July 17, 2026

West Lafayette, Indiana-based Emergent Solar Energy has completed a slate of nine on-farm agrivoltaics solar projects for egg producer Handsome Brook Farms.
Located across Kentucky, Ohio, and Indiana, the portfolio of nine projects totals 579.7 kW, according to officials from Purdue Research Park, the headquarters of Emergent Solar Energy. Additionally, the projects will offset about 668 metric tons of CO2 annually, the research foundation says.
The projects will generate on-site power for Handsome Brook Farms, directly lowering the operation’s electrical utility bills in a move that the company says is an investment in small family farms throughout the lower Midwest. Josiah Troyer, a Handsome Brook Farms producer from Sugarcreek, Ohio, says his project’s results have already exceeded his expectations.
“From the beginning, I have been extremely pleased with what we accomplished with Handsome Brook Farms and Emergent Solar Energy,” he says. “Their teams stayed in constant communication and focused on the specifics of our farm to develop, design, procure, deliver and install a solar system that reduced our yearly electric bill by 74.23%. Since it was placed in service, the system has maintained 100% uptime and solar production.”
Energy costs are spiking across the country, thanks to AI data centers and increased utility electrification. The rising tide of the agrivoltaics trend in the U.S. is hoping to cut some of those costs for farmers and rural residents alike.
Easing agricultural pressures
Agricultural producers are facing “growing pressure,” the research firm says, not only to improve operational efficiency, but preserve farm profitability. The Emergent Solar Energy portfolio is taking an infrastructural approach to help solve that problem in the long-term.
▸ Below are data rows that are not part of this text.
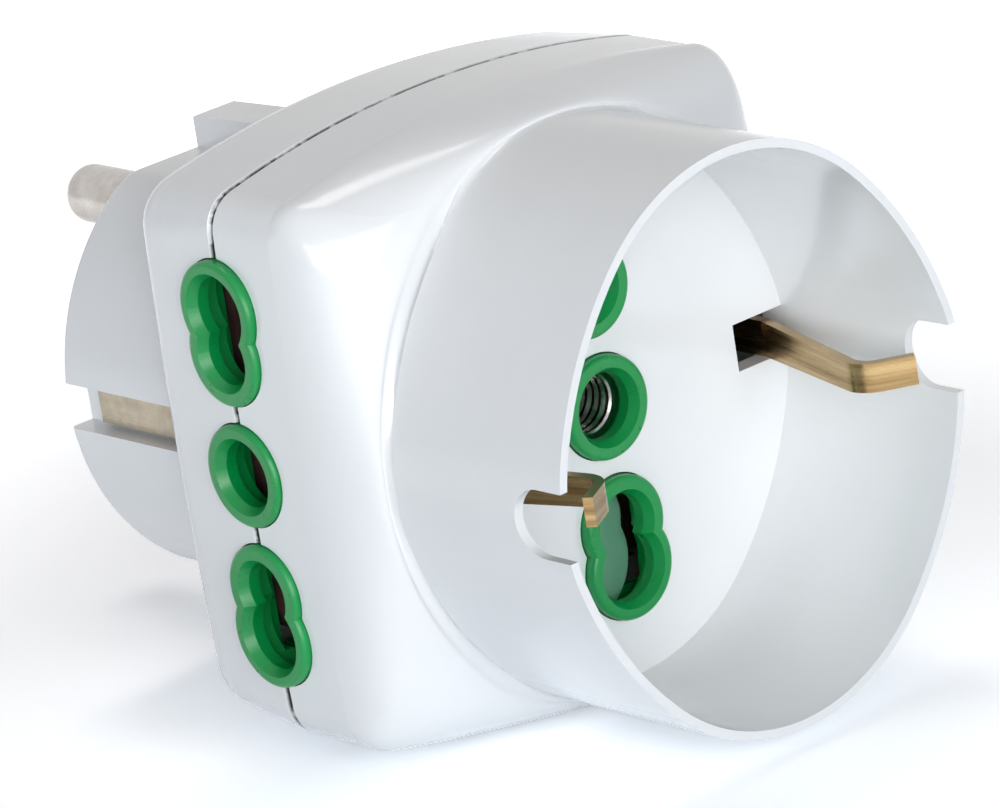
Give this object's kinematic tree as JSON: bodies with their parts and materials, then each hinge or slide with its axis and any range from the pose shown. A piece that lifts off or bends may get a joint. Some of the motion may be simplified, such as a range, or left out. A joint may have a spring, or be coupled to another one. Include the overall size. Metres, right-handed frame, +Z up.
{
  "type": "multi socket adapter",
  "caption": "Wall adapter: a two-pin earthed plug at the back, a recessed universal socket at the front and a flush in-line socket on each side, each with a sprung shutter.",
  "frame": {"origin": "centre of the plug's flat end face, midway between the two pins", "axes": "+Y along the pins, towards the wall outlet; +Z up, along the row of socket holes; +X to the right seen from the round socket"},
  "size_m": [0.0474, 0.0797, 0.0484],
  "materials": {
    "shell_white": "glossy white moulding",
    "insert_green": "glossy green moulding",
    "shutter_grey": "satin grey-green moulding",
    "spring_steel": "bright drawn wire",
    "contact_brass": "stamped strip, bare",
    "earth_brass": "stamped strip, dull",
    "earth_nickel": "stamped strip, dull plating",
    "sleeve_nickel": "ringed tube, nickel plated",
    "pin_nickel": "turned, nickel plated",
    "block_brown": "dark red-brown moulding",
    "screw_steel": "zinc plated"
  },
  "bodies": {
    "housing": {"front_shell": "shell_white", "rear_shell": "shell_white", "front_insert": "insert_green", "right_insert": "insert_green", "left_insert": "insert_green", "front_shutter_spring": "spring_steel", "right_shutter_spring": "spring_steel", "left_shutter_spring": "spring_steel", "pole_bar_top": "contact_brass", "pole_bar_bottom": "contact_brass", "earth_bar": "contact_brass", "front_earth_clip": "earth_brass", "earth_sleeve": "sleeve_nickel", "plug_earth_strap": "earth_nickel", "plug_pin_top": "pin_nickel", "plug_pin_bottom": "pin_nickel", "contact_block": "block_brown", "centre_screw": "screw_steel", "square_nut": "screw_steel"},
    "front_shutter": {"front_shutter": "shutter_grey"},
    "right_shutter": {"right_shutter": "shutter_grey"},
    "left_shutter": {"left_shutter": "shutter_grey"}
  },
  "joints": [
    {"name": "front_shutter_slide", "type": "slide", "parent": "housing", "child": "front_shutter", "axis": [-1, 0, 0], "range_m": [0, 0.005], "stiffness_N_per_m": 120, "springref_m": -0.0015, "deforming": ["front_shutter_spring"]},
    {"name": "right_shutter_slide", "type": "slide", "parent": "housing", "child": "right_shutter", "axis": [0, -1, 0], "range_m": [0, 0.005], "stiffness_N_per_m": 120, "springref_m": -0.0015, "deforming": ["right_shutter_spring"]},
    {"name": "left_shutter_slide", "type": "slide", "parent": "housing", "child": "left_shutter", "axis": [0, -1, 0], "range_m": [0, 0.005], "stiffness_N_per_m": 120, "springref_m": -0.0015, "deforming": ["left_shutter_spring"]}
  ]
}
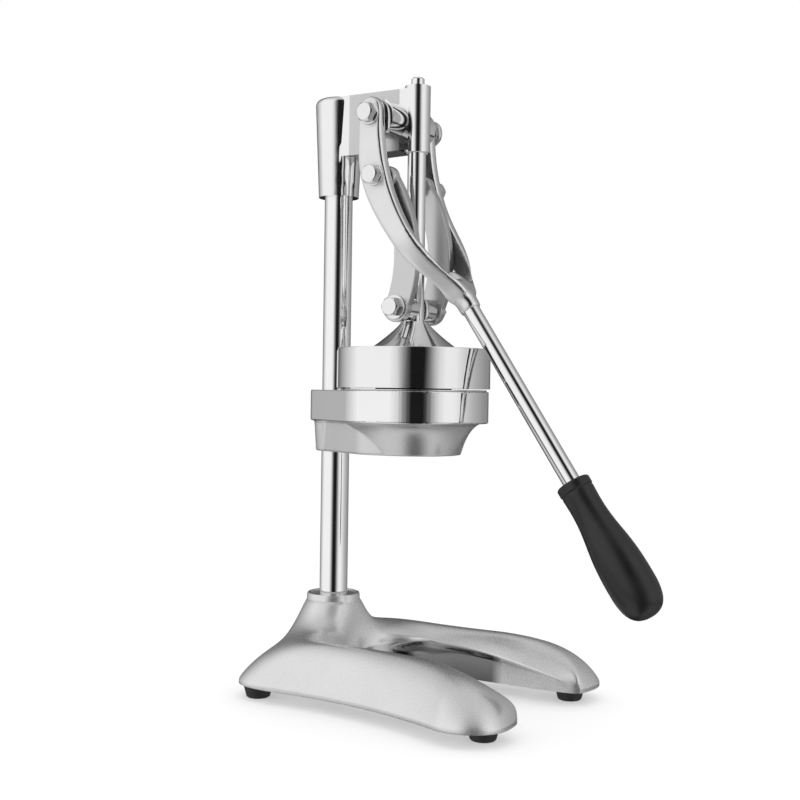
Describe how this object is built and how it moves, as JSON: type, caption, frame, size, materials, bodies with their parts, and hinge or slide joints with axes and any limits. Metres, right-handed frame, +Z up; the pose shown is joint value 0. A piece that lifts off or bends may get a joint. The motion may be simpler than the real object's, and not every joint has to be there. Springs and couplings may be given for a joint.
{
  "type": "citrus press juicer",
  "caption": "Hand citrus press on a horseshoe base: a forked lever drives a press cup down a guided rod onto a strainer cone and funnel held on a column.",
  "frame": {"origin": "middle of the footprint of the whole machine, on the bench plane", "axes": "+Z up, +X from the column towards the handle, +Y across the machine"},
  "size_m": [0.315, 0.1986, 0.4705],
  "materials": {
    "satin_casting": "satin silver cast metal",
    "polished_casting": "polished and satin cast metal",
    "polished_chrome": "mirror polished",
    "stainless_sheet": "bright sheet steel",
    "bolt_steel": "bright plated",
    "dark_steel": "black oxide",
    "bush_plastic": "plain nylon",
    "grip_plastic": "satin black moulded",
    "foot_rubber": "matt black"
  },
  "bodies": {
    "frame": {"base_casting": "satin_casting", "rubber_feet": "foot_rubber", "foot_screws": "bolt_steel", "column_rod": "polished_chrome", "column_bolt": "bolt_steel", "column_washer": "bolt_steel", "cup_holder": "polished_casting", "holder_set_screw": "dark_steel", "juice_funnel": "stainless_sheet", "strainer_plate": "stainless_sheet", "squeezing_cone": "stainless_sheet", "head_casting": "polished_casting", "head_set_screws": "dark_steel", "guide_bush": "bush_plastic"},
    "plunger": {"plunger_rod": "polished_chrome", "press_cup": "polished_casting", "cross_pin": "bolt_steel", "cross_pin_nut": "bolt_steel", "cross_pin_washers": "bolt_steel", "link_spacers": "bolt_steel"},
    "links": {"link_near": "satin_casting", "link_far": "satin_casting", "link_pins": "bolt_steel", "link_pin_nuts": "bolt_steel"},
    "lever": {"lever_yoke": "satin_casting", "handle_rod": "polished_chrome", "handle_grip": "grip_plastic", "pivot_bolt": "bolt_steel", "pivot_nut": "bolt_steel", "pivot_washers": "bolt_steel", "crank_bolts": "bolt_steel", "crank_washers": "bolt_steel"}
  },
  "joints": [
    {"name": "lever_swing", "type": "hinge", "parent": "frame", "child": "lever", "pos_m": [-0.05683, 0, 0.4375], "axis": [0, -1, 0], "range_deg": [0, 110]},
    {"name": "plunger_slide", "type": "slide", "parent": "frame", "child": "plunger", "axis": [0, 0, 1], "range_m": [0, 0.0695]},
    {"name": "link_swing", "type": "hinge", "parent": "plunger", "child": "links", "pos_m": [-0.04133, 0, 0.295], "axis": [0, 1, 0], "range_deg": [0, 21.8]}
  ],
  "couplings": [
    {"joint": "plunger_slide", "follows": "lever_swing", "m_per_rad": 0.03618},
    {"joint": "link_swing", "follows": "lever_swing", "ratio": 0.19799}
  ]
}
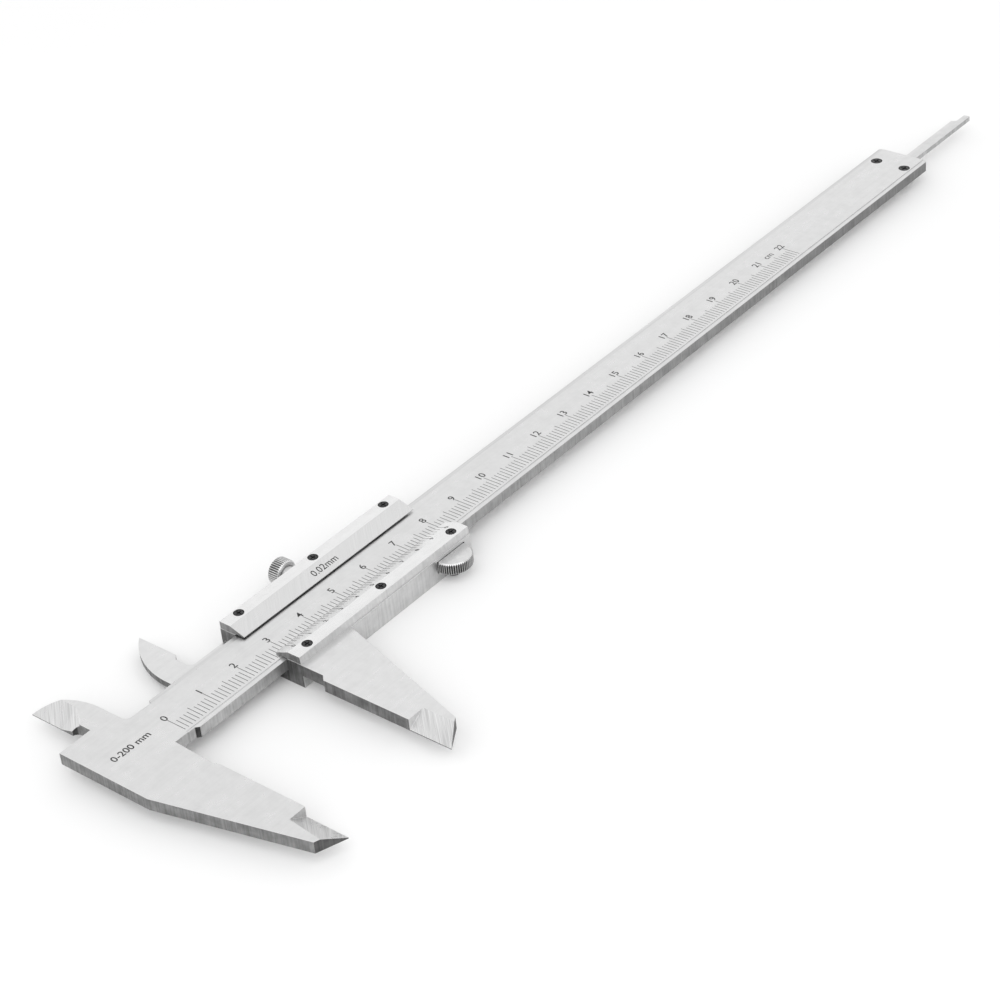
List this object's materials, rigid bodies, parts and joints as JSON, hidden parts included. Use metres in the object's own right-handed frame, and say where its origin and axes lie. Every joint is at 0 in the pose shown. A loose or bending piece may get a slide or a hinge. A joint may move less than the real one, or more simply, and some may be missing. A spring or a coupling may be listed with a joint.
{
  "type": "vernier caliper",
  "caption": "Steel vernier caliper with a graduated beam, a slider with outside and inside jaws, a thumb roller, a knurled lock screw and a depth bar.",
  "frame": {"origin": "middle of the fixed outside measuring face, half way through the jaw's thickness", "axes": "+X along the beam from the fixed jaw towards its free end, +Y from the outside jaws towards the inside jaws, +Z out of the scale side; it lies on its back"},
  "size_m": [0.328, 0.0785, 0.0076],
  "materials": {
    "satin_steel": "fine straight brushing along the beam",
    "satin_chrome": "satin plated, pale grey, low glare",
    "ground_steel": "ground, a little darker than the beam",
    "bright_chrome": "bright plated with a straight knurl",
    "black_oxide": "black oxide, semi-gloss",
    "gib_brass": "plain rolled strip"
  },
  "bodies": {
    "beam": {"main_beam": "satin_steel", "end_stop_plate": "satin_steel", "end_stop_screw_1": "black_oxide", "end_stop_screw_2": "black_oxide"},
    "slider": {"slider_body": "satin_steel", "vernier_plate": "satin_chrome", "upper_plate": "satin_chrome", "vernier_plate_screw_1": "black_oxide", "vernier_plate_screw_2": "black_oxide", "vernier_plate_screw_3": "black_oxide", "upper_plate_screw_1": "black_oxide", "upper_plate_screw_2": "black_oxide", "upper_plate_screw_3": "black_oxide", "depth_bar": "ground_steel", "depth_bar_rivet_1": "ground_steel", "depth_bar_rivet_2": "ground_steel", "roller_axle": "ground_steel"},
    "gib": {"gib_strip": "gib_brass"},
    "lock_screw": {"lock_screw": "bright_chrome"},
    "thumb_roller": {"thumb_roller": "bright_chrome"}
  },
  "joints": [
    {"name": "slider_slide", "type": "slide", "parent": "beam", "child": "slider", "axis": [1, 0, 0], "range_m": [-0.03028, 0.1841]},
    {"name": "gib_slide", "type": "slide", "parent": "slider", "child": "gib", "axis": [0, 1, 0], "range_m": [-0.000138, 0.00025]},
    {"name": "lock_screw_turn", "type": "hinge", "parent": "gib", "child": "lock_screw", "pos_m": [0.0546, 0.0376, 0], "axis": [0, 1, 0], "range_deg": [-100, 181]},
    {"name": "thumb_roller_turn", "type": "hinge", "parent": "slider", "child": "thumb_roller", "pos_m": [0.0789, 0.0179, -0.0008], "axis": [0, 0, 1], "continuous": true}
  ],
  "couplings": [
    {"joint": "lock_screw_turn", "follows": "gib_slide", "rad_per_m": 12566},
    {"joint": "thumb_roller_turn", "follows": "slider_slide", "rad_per_m": 222.22}
  ]
}
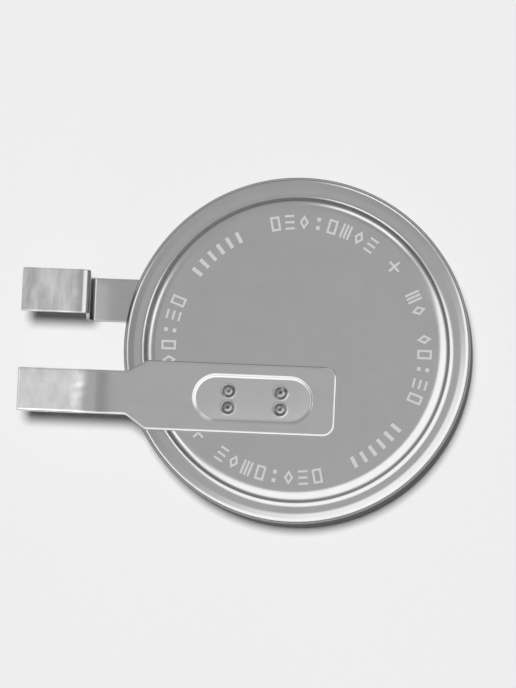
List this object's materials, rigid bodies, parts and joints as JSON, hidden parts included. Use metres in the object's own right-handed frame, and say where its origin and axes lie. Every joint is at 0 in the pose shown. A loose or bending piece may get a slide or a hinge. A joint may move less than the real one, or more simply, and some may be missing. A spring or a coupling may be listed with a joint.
{
  "type": "tabbed lithium coin cell",
  "caption": "Round crimped steel coin cell, raised positive face up, with a flat strip solder tab welded to each pole; the tabs end side by side at one level.",
  "frame": {"origin": "on the cell's axis, in the plane of the flat negative face", "axes": "+Z along the cell's axis, out of the raised positive face; both tabs leave towards -X, the positive tab on the -Y side"},
  "size_m": [0.026, 0.02, 0.0054],
  "materials": {
    "can_steel": "satin nickel-plated steel",
    "cap_steel": "satin stainless steel",
    "gasket_plastic": "matt moulded heat-resistant plastic",
    "cathode_mix": "matt pressed black powder",
    "ring_steel": "bright stainless steel",
    "separator_fibre": "white non-woven fibre",
    "lithium": "dull silvery metal",
    "tab_steel": "nickel-plated strip with tinned ends"
  },
  "bodies": {
    "root": {"positive_can": "can_steel", "negative_cap": "cap_steel", "gasket": "gasket_plastic", "cathode_pellet": "cathode_mix", "cathode_ring": "ring_steel", "separator": "separator_fibre", "lithium_anode": "lithium", "positive_tab": "tab_steel", "negative_tab": "tab_steel"}
  },
  "joints": []
}
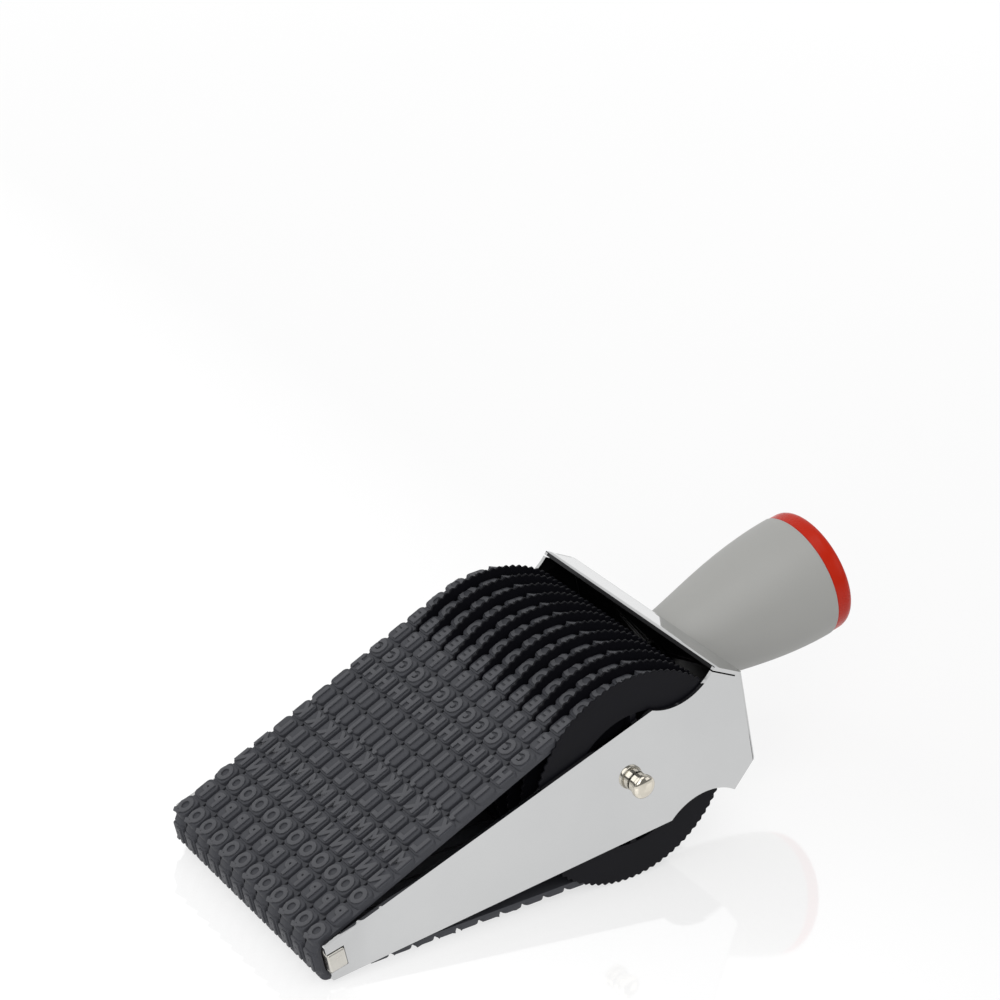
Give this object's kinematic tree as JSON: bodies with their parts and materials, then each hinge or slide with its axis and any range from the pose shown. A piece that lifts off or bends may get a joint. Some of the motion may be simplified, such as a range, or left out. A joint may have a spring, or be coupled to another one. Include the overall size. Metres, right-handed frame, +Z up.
{
  "type": "roller number stamp",
  "caption": "Hand stamp with a row of endless rubber type bands that run from thumb wheels on a common axle round a nose bar, in a bent metal bracket with a plastic handle.",
  "frame": {"origin": "on the surface that the stamp lies on, under the middle of its bounding box", "axes": "+X from the printing nose to the handle, +Y to the far arm, +Z up from the surface"},
  "size_m": [0.1794, 0.0816, 0.0684],
  "materials": {
    "bracket": "polished",
    "nose_bar": "satin",
    "axle": "satin",
    "nuts": "nickel plated",
    "handle": "fine moulded",
    "cap": "glossy",
    "handle_fixing": "black oxide",
    "bands": "matte moulded",
    "wheels": "serrated rim"
  },
  "bodies": {
    "stamp_frame": {"bracket": "bracket", "nose_bar": "nose_bar", "axle": "axle", "axle_nut_near": "nuts", "axle_nut_far": "nuts", "handle_body": "handle", "handle_cap": "cap", "handle_screw": "handle_fixing", "handle_screw_washer": "handle_fixing", "type_band_01": "bands", "type_band_02": "bands", "type_band_03": "bands", "type_band_04": "bands", "type_band_05": "bands", "type_band_06": "bands", "type_band_07": "bands", "type_band_08": "bands", "type_band_09": "bands", "type_band_10": "bands", "type_band_11": "bands", "type_band_12": "bands"},
    "wheel_01": {"number_wheel_01": "wheels"},
    "wheel_02": {"number_wheel_02": "wheels"},
    "wheel_03": {"number_wheel_03": "wheels"},
    "wheel_04": {"number_wheel_04": "wheels"},
    "wheel_05": {"number_wheel_05": "wheels"},
    "wheel_06": {"number_wheel_06": "wheels"},
    "wheel_07": {"number_wheel_07": "wheels"},
    "wheel_08": {"number_wheel_08": "wheels"},
    "wheel_09": {"number_wheel_09": "wheels"},
    "wheel_10": {"number_wheel_10": "wheels"},
    "wheel_11": {"number_wheel_11": "wheels"},
    "wheel_12": {"number_wheel_12": "wheels"}
  },
  "joints": [
    {"name": "wheel_01_turn", "type": "hinge", "parent": "stamp_frame", "child": "wheel_01", "pos_m": [0.00201, 0.03218, 0.0298], "axis": [0, 1, 0], "continuous": true},
    {"name": "wheel_02_turn", "type": "hinge", "parent": "stamp_frame", "child": "wheel_02", "pos_m": [0.00201, 0.02633, 0.0298], "axis": [0, 1, 0], "continuous": true},
    {"name": "wheel_03_turn", "type": "hinge", "parent": "stamp_frame", "child": "wheel_03", "pos_m": [0.00201, 0.02048, 0.0298], "axis": [0, 1, 0], "continuous": true},
    {"name": "wheel_04_turn", "type": "hinge", "parent": "stamp_frame", "child": "wheel_04", "pos_m": [0.00201, 0.01463, 0.0298], "axis": [0, 1, 0], "continuous": true},
    {"name": "wheel_05_turn", "type": "hinge", "parent": "stamp_frame", "child": "wheel_05", "pos_m": [0.00201, 0.00877, 0.0298], "axis": [0, 1, 0], "continuous": true},
    {"name": "wheel_06_turn", "type": "hinge", "parent": "stamp_frame", "child": "wheel_06", "pos_m": [0.00201, 0.00293, 0.0298], "axis": [0, 1, 0], "continuous": true},
    {"name": "wheel_07_turn", "type": "hinge", "parent": "stamp_frame", "child": "wheel_07", "pos_m": [0.00201, -0.00293, 0.0298], "axis": [0, 1, 0], "continuous": true},
    {"name": "wheel_08_turn", "type": "hinge", "parent": "stamp_frame", "child": "wheel_08", "pos_m": [0.00201, -0.00877, 0.0298], "axis": [0, 1, 0], "continuous": true},
    {"name": "wheel_09_turn", "type": "hinge", "parent": "stamp_frame", "child": "wheel_09", "pos_m": [0.00201, -0.01463, 0.0298], "axis": [0, 1, 0], "continuous": true},
    {"name": "wheel_10_turn", "type": "hinge", "parent": "stamp_frame", "child": "wheel_10", "pos_m": [0.00201, -0.02048, 0.0298], "axis": [0, 1, 0], "continuous": true},
    {"name": "wheel_11_turn", "type": "hinge", "parent": "stamp_frame", "child": "wheel_11", "pos_m": [0.00201, -0.02633, 0.0298], "axis": [0, 1, 0], "continuous": true},
    {"name": "wheel_12_turn", "type": "hinge", "parent": "stamp_frame", "child": "wheel_12", "pos_m": [0.00201, -0.03218, 0.0298], "axis": [0, 1, 0], "continuous": true}
  ]
}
“On-farm solar has moved from a sustainability gesture to a core capital decision for agricultural producers,” says Jeremy Lipinski, founder and CEO of Emergent Solar Energy. “Across these nine Handsome Brook Farms projects in Indiana, Ohio and Kentucky, we deployed on-site energy infrastructure that converts rising, unpredictable utility operational expense into a fixed, owned capital expenditure asset. As egg and livestock production continues to electrify, on-site solar is the most direct lever producers have to protect margins and control their long-term cost of energy.”
The projects serve other energy-based functions as well, Purdue says. In addition to reducing dependence on utility grid power, the project portfolio aims to improve long-term cost predictability for energy, as well as advancing sustainability goals for Handsome Brook Farms. All of this is in service of taking leadership in agricultural energy innovation, the firm says.
“More producers and food manufacturers are treating on-site energy generation as a strategic asset rather than a utility expense,” says Zacaria Martinez, a commercial business development officer at Emergent Solar Energy. “Across the Handsome Brook Farms portfolio, we delivered nine solar systems totaling 579.7 kilowatts, each engineered to the individual farm’s load profile and completed on time and on budget.”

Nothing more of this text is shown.